··· Material
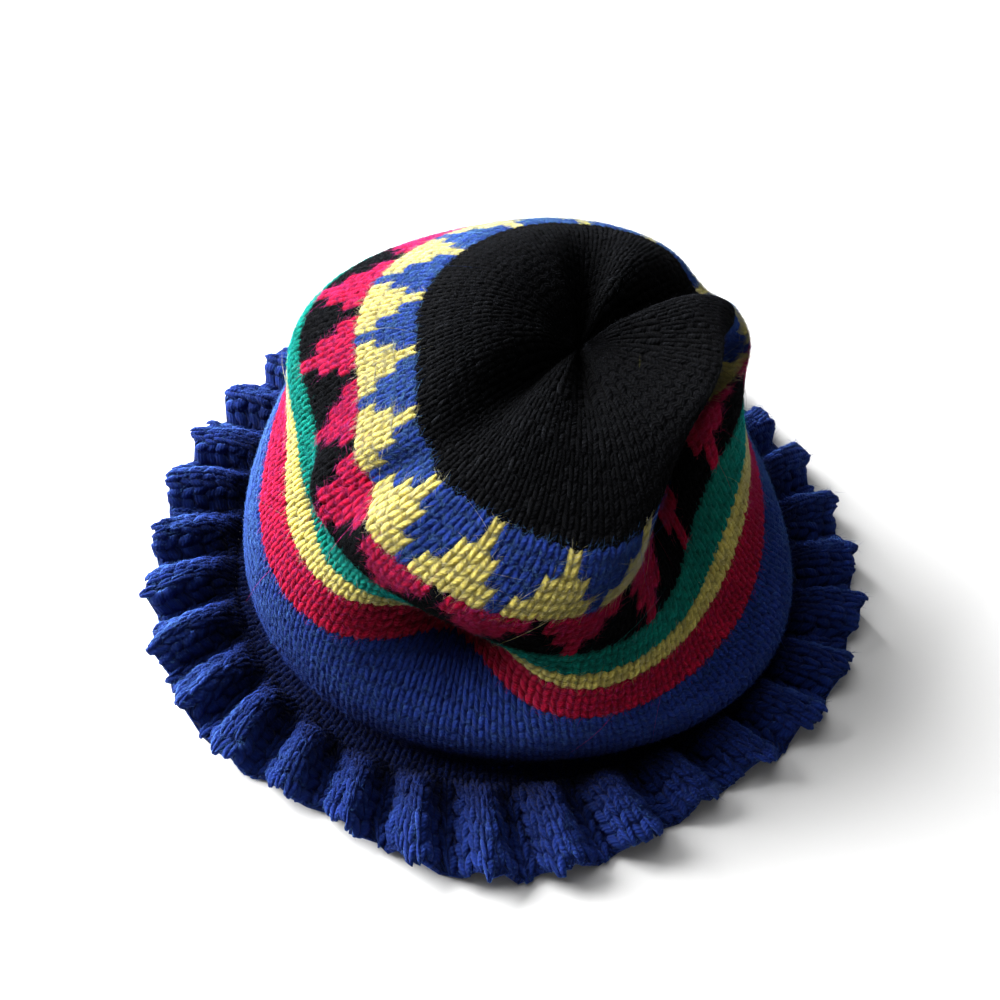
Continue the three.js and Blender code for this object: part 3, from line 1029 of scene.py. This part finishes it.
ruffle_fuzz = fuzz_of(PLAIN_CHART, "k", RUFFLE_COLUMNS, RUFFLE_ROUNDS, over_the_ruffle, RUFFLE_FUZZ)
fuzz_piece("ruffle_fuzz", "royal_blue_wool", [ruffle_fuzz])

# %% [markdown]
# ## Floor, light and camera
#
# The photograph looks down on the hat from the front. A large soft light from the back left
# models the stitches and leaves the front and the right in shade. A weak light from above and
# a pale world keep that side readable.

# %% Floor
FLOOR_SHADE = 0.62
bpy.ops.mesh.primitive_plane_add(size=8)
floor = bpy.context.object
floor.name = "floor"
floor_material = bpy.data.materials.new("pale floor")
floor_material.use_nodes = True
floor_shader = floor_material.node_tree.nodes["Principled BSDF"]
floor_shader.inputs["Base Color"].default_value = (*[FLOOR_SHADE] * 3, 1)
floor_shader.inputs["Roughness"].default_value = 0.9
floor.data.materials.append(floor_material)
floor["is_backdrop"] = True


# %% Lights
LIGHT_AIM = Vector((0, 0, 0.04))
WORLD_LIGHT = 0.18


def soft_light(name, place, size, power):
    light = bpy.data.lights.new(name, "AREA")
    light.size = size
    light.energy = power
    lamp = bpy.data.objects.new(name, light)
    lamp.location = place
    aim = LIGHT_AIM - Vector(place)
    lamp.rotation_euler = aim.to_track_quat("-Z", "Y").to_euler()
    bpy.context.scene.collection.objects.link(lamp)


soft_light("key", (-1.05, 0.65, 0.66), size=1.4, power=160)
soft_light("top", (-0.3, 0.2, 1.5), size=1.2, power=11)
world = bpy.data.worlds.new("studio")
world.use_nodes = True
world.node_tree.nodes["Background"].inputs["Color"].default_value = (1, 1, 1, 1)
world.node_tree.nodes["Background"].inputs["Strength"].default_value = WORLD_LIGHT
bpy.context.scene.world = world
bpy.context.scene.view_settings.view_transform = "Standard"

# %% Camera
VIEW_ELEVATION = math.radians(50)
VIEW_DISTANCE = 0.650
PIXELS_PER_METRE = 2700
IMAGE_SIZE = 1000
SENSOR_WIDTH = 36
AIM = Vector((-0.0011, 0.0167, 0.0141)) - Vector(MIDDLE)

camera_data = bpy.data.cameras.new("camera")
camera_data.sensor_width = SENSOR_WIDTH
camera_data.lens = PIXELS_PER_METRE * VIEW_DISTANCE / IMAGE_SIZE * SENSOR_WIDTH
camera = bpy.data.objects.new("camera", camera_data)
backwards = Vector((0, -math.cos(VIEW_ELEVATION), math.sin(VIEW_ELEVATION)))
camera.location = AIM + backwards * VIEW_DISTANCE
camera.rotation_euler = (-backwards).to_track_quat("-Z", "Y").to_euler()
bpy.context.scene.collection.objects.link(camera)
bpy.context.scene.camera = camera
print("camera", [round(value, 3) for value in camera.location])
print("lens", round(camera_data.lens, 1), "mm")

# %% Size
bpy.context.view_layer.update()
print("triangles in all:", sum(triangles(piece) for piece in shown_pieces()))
······
··· Material
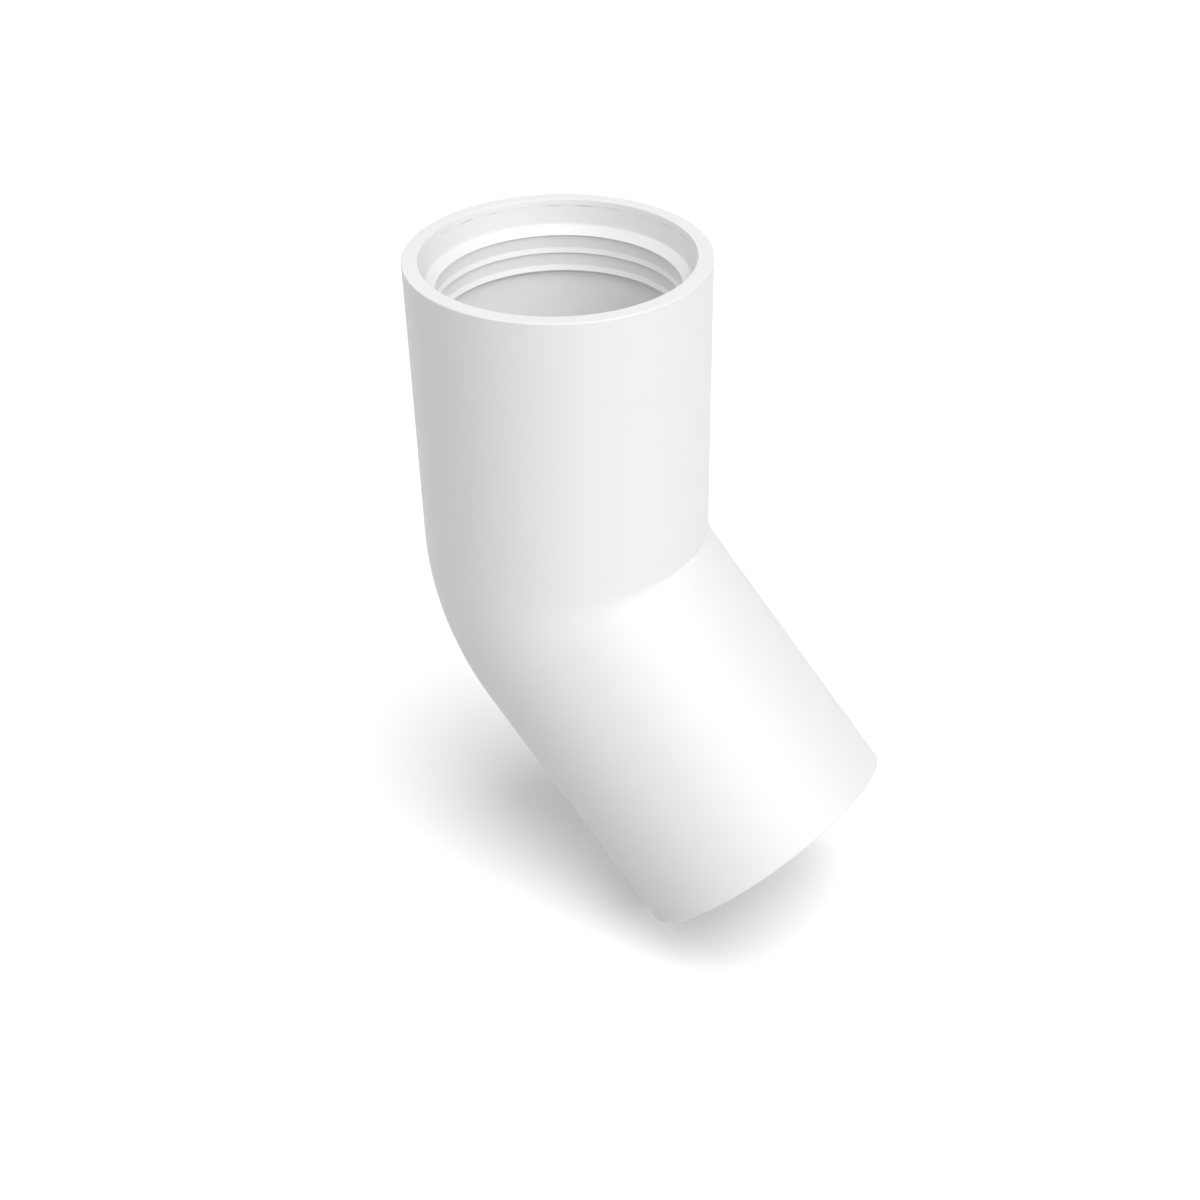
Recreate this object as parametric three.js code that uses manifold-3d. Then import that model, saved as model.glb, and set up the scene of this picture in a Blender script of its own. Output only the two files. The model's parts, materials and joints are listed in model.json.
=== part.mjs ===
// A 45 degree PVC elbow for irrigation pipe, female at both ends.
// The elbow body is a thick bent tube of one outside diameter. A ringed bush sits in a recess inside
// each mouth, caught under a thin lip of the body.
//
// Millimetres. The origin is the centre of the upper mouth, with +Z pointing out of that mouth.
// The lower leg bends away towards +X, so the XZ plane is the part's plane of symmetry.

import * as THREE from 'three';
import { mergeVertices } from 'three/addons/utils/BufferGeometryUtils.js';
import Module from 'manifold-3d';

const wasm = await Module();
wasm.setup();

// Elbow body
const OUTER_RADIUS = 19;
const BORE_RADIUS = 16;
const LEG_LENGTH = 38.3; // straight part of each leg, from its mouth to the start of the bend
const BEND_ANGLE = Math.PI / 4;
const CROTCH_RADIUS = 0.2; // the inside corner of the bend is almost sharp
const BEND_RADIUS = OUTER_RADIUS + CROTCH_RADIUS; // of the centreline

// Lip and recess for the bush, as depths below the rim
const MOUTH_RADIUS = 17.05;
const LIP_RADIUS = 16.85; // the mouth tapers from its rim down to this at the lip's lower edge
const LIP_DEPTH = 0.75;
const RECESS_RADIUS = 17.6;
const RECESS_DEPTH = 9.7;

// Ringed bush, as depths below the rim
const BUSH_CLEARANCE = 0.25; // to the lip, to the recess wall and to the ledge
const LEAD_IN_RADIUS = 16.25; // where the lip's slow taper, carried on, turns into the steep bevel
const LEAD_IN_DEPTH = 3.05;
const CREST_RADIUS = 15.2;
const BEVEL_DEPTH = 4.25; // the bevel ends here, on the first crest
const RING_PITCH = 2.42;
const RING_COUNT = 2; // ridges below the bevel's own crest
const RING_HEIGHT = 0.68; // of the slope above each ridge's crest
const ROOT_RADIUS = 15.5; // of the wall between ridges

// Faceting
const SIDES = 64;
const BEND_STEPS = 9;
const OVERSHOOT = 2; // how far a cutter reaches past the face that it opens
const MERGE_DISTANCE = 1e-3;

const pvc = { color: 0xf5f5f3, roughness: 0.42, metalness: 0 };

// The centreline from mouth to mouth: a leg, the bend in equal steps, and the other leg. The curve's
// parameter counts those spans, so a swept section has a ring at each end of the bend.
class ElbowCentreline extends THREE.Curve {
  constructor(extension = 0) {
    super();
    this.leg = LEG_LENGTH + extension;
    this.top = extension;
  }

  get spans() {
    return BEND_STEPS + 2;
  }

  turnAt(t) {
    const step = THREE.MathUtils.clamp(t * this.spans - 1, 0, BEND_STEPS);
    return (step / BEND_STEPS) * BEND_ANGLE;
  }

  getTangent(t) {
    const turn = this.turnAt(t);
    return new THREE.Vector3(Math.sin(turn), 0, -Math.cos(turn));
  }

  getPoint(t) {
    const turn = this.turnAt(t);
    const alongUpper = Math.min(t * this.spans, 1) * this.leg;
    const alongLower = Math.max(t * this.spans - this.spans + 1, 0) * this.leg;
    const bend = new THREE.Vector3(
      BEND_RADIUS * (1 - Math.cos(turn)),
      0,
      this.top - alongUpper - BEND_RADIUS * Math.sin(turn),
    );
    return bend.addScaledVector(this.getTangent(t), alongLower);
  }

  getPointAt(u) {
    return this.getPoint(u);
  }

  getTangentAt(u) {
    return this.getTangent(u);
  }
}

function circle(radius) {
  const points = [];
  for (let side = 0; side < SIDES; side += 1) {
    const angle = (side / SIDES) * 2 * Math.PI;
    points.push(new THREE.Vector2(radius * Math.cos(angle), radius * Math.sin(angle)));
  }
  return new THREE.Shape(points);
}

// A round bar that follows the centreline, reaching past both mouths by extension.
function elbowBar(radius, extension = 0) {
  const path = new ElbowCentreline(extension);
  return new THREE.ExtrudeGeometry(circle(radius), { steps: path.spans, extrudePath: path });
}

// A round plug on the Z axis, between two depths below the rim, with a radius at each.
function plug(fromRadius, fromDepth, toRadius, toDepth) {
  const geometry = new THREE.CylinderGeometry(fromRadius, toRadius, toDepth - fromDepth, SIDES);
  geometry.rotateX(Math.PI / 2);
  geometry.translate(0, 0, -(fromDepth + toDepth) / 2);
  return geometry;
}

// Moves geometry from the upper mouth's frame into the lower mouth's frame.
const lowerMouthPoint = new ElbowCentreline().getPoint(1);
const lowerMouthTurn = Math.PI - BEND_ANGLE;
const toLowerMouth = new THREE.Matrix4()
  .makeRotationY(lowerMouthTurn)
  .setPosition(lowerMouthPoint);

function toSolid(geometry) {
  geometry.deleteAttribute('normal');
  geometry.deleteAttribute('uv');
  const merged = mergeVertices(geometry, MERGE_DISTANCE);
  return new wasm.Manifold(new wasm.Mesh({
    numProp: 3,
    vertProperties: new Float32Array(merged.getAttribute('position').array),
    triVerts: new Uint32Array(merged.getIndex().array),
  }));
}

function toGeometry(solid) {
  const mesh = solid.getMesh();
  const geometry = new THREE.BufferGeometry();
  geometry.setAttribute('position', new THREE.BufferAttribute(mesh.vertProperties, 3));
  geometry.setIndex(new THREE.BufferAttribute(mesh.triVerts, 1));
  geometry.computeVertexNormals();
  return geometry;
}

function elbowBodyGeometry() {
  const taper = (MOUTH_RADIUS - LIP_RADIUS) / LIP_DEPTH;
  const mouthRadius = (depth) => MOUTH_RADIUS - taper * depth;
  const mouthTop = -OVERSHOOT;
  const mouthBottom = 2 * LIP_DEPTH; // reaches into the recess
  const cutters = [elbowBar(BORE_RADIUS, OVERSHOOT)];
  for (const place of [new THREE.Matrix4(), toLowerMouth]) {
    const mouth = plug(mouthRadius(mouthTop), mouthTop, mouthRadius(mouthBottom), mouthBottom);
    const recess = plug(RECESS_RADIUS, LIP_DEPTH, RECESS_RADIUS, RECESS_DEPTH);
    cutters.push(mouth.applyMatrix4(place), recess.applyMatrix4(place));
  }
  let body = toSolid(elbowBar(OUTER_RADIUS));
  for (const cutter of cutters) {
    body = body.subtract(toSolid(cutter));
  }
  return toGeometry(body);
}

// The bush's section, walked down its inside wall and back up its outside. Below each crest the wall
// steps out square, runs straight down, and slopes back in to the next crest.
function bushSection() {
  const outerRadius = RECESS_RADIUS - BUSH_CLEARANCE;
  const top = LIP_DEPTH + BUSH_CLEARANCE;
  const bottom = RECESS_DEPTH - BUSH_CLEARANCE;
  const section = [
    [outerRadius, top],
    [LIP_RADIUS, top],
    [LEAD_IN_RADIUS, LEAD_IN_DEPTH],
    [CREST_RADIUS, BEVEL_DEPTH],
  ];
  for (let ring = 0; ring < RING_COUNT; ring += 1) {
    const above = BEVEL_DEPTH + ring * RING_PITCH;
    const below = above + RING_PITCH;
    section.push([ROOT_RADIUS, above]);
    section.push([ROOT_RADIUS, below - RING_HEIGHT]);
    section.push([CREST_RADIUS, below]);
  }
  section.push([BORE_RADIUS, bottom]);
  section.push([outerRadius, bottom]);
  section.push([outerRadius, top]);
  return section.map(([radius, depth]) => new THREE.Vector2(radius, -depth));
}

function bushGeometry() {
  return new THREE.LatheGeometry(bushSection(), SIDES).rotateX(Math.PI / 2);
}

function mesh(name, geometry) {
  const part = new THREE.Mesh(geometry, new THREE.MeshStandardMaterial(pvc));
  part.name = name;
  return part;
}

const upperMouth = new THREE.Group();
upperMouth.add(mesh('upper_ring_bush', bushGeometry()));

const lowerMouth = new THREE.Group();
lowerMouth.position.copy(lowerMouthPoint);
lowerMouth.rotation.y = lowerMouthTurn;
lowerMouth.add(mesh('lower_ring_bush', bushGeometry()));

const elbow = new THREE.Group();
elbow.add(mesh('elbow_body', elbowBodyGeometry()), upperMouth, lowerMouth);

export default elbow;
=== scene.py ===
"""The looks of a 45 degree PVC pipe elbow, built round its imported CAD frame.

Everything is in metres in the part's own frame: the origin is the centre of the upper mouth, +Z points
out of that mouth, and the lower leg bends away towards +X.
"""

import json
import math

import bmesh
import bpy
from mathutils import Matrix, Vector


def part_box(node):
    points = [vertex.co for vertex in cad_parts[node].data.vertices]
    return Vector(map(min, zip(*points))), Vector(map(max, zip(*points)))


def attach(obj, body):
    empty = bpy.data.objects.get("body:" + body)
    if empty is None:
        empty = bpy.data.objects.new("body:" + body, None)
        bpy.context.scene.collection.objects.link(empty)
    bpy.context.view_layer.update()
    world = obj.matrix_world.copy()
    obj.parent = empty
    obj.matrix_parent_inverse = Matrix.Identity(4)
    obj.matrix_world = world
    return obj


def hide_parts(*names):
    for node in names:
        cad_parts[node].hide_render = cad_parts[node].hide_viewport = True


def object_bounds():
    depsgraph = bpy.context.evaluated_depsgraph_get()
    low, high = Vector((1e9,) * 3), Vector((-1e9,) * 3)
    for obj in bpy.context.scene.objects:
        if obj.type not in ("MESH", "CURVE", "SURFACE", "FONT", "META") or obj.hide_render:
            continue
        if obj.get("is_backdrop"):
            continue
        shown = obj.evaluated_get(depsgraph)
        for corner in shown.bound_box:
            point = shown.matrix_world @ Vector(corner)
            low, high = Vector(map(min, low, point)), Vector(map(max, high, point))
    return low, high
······
▶ [Your instructions]:
Extract exactly the run of lines beginning at the line with "Continue the three.js" and ending at the line with "bpy.context.scene.collection.objects.link(lamp)", including both ends and nothing beyond them.

▶ [The completed task]:
Continue the three.js and Blender code for this object: part 3, from line 1029 of scene.py. This part finishes it.
ruffle_fuzz = fuzz_of(PLAIN_CHART, "k", RUFFLE_COLUMNS, RUFFLE_ROUNDS, over_the_ruffle, RUFFLE_FUZZ)
fuzz_piece("ruffle_fuzz", "royal_blue_wool", [ruffle_fuzz])

# %% [markdown]
# ## Floor, light and camera
#
# The photograph looks down on the hat from the front. A large soft light from the back left
# models the stitches and leaves the front and the right in shade. A weak light from above and
# a pale world keep that side readable.

# %% Floor
FLOOR_SHADE = 0.62
bpy.ops.mesh.primitive_plane_add(size=8)
floor = bpy.context.object
floor.name = "floor"
floor_material = bpy.data.materials.new("pale floor")
floor_material.use_nodes = True
floor_shader = floor_material.node_tree.nodes["Principled BSDF"]
floor_shader.inputs["Base Color"].default_value = (*[FLOOR_SHADE] * 3, 1)
floor_shader.inputs["Roughness"].default_value = 0.9
floor.data.materials.append(floor_material)
floor["is_backdrop"] = True


# %% Lights
LIGHT_AIM = Vector((0, 0, 0.04))
WORLD_LIGHT = 0.18


def soft_light(name, place, size, power):
    light = bpy.data.lights.new(name, "AREA")
    light.size = size
    light.energy = power
    lamp = bpy.data.objects.new(name, light)
    lamp.location = place
    aim = LIGHT_AIM - Vector(place)
    lamp.rotation_euler = aim.to_track_quat("-Z", "Y").to_euler()
    bpy.context.scene.collection.objects.link(lamp)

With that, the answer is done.